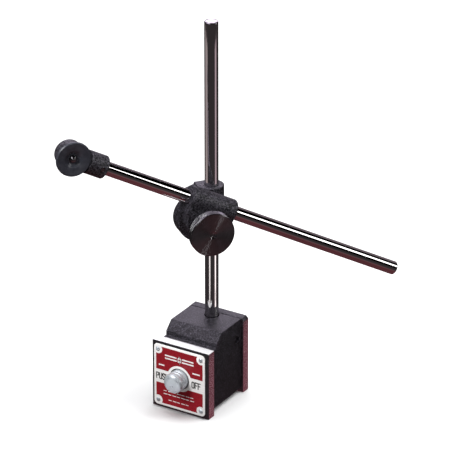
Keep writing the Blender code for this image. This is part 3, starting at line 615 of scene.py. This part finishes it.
def stroke_mesh(name, strokes, width, origin=(0.0, 0.0), size=(1.0, 1.0)):
    """Flat raised strokes as short overlapping bars joined end to end."""
    depth = 0.0001
    bm = bmesh.new()
    for stroke in strokes:
        points = [Vector((origin[0] + x * size[0], origin[1] + y * size[1])) for x, y in stroke]
        for first, second in zip(points, points[1:]):
            along = (second - first).normalized() * (width / 2)
            across = Vector((-along.y, along.x))
            a, b = first - along, second + along
            corners = (a - across, b - across, b + across, a + across)
            low = [bm.verts.new((c.x, c.y, 0.0)) for c in corners]
            high = [bm.verts.new((c.x, c.y, depth)) for c in corners]
            bm.faces.new(reversed(low))
            bm.faces.new(high)
            for step in range(4):
                after = (step + 1) % 4
                bm.faces.new((low[step], low[after], high[after], high[step]))
    return mesh_from(bm, name)


def rounded_outline(width, height, corner, steps=8):
    points = []
    for quarter in range(4):
        across = 1 if quarter in (0, 3) else -1
        rise = 1 if quarter in (0, 1) else -1
        for step in range(steps + 1):
            angle = math.radians(90.0 * (quarter + step / steps))
            points.append((across * (width / 2 - corner) + corner * math.cos(angle),
                           rise * (height / 2 - corner) + corner * math.sin(angle)))
    return points


WORD_Z = -0.0032
LETTER_SIZE = (0.0027, 0.0044)


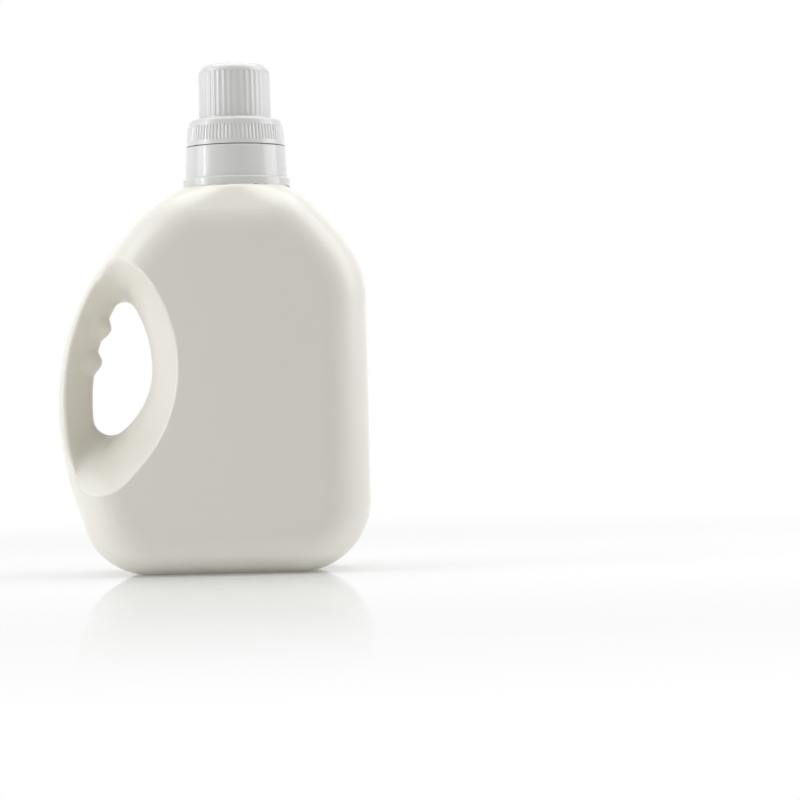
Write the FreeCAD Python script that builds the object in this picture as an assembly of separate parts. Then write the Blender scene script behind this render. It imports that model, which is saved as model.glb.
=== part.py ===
import FreeCAD, Part
import math
import os
from FreeCAD import Vector

# Laundry detergent bottle: a blow-moulded bottle with a pierced handle, a drain-back
# pouring spout in its neck, a screw collar that holds the spout down, and a dosing cap
# with its liner. Millimetres, +Z up. The origin is the middle of the footprint on the
# surface that the bottle stands on; the handle is on the -X side.

# ---- body form -------------------------------------------------------------------
body_width = 167.0
body_depth = 82.0
shoulder_top_z = 206.4
wall = 1.0
handle_wall = 2.2
neck_x = 15.0
waist_drop = 114.4
back_upper_r = 128.0
back_lower_r = 170.0
shoulder_r = 130.0
shoulder_centre_from_front = 117.0
shoulder_centre_rise = 10.2
heel_r = 38.0
crown_r = 30.0
front_shoulder_r = 50.0
panel_edge_r = 25.0

# ---- handle scoop ----------------------------------------------------------------
scoop_edge_from_neck = -31.2
grip_edge_from_neck = -47.7
scoop_rise = 19.2
scoop_edge_r = 77.8
grip_upper_r = 64.0
grip_lower_r = 43.0
grip_top_corner_r = 6.5
grip_top_corner_gain = 20.0
grip_bottom_corner_r = 9.5
handle_bar = 18.2
handle_slope = 1.3
handle_nose = 5.0
scoop_nose = 8.0
scoop_edge_fillet = 2.2
scoop_stations = (0.0, 2.5, 5.0, 8.0, 12.0, 16.0, 22.0)
scoop_outer_stations = (-11.0, -3.0, 5.0)

# ---- finger ridges ---------------------------------------------------------------
ridge_rises = (40.5, 22.5)
ridge_height = 3.6
ridge_upper_run = 7.5
ridge_lower_run = 9.5
ridge_half_depth = 11.0
ridge_sink = 0.4
ridge_profile = ((-1.0, 0.0), (-0.55, 0.45), (-0.15, 0.96), (0.15, 0.96), (0.55, 0.45), (1.0, 0.0))

# ---- base ------------------------------------------------------------------------
foot_ring = 5.6
push_up_rise = 2.2
push_up_slope_run = 5.0
push_up_corner_r = 8.0

# ---- neck finish -----------------------------------------------------------------
neck_height = 19.8
neck_r = 22.85
neck_wall = 2.2
neck_rim_inset = 1.0
neck_rim_step = 2.6
bead_reach = 3.35
bead_rise = 3.0
bead_half = 1.1
bead_slope = 0.6
neck_rim_chamfer = 0.6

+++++

● **What needs to be done**: Transcribe word for word the lines from the one holding "Write the FreeCAD" through the one holding "# surface that". Include both, and add nothing.

● **Result of this exercise**:
Write the FreeCAD Python script that builds the object in this picture as an assembly of separate parts. Then write the Blender scene script behind this render. It imports that model, which is saved as model.glb.
=== part.py ===
import FreeCAD, Part
import math
import os
from FreeCAD import Vector

# Laundry detergent bottle: a blow-moulded bottle with a pierced handle, a drain-back
# pouring spout in its neck, a screw collar that holds the spout down, and a dosing cap
# with its liner. Millimetres, +Z up. The origin is the middle of the footprint on the
# surface that the bottle stands on; the handle is on the -X side.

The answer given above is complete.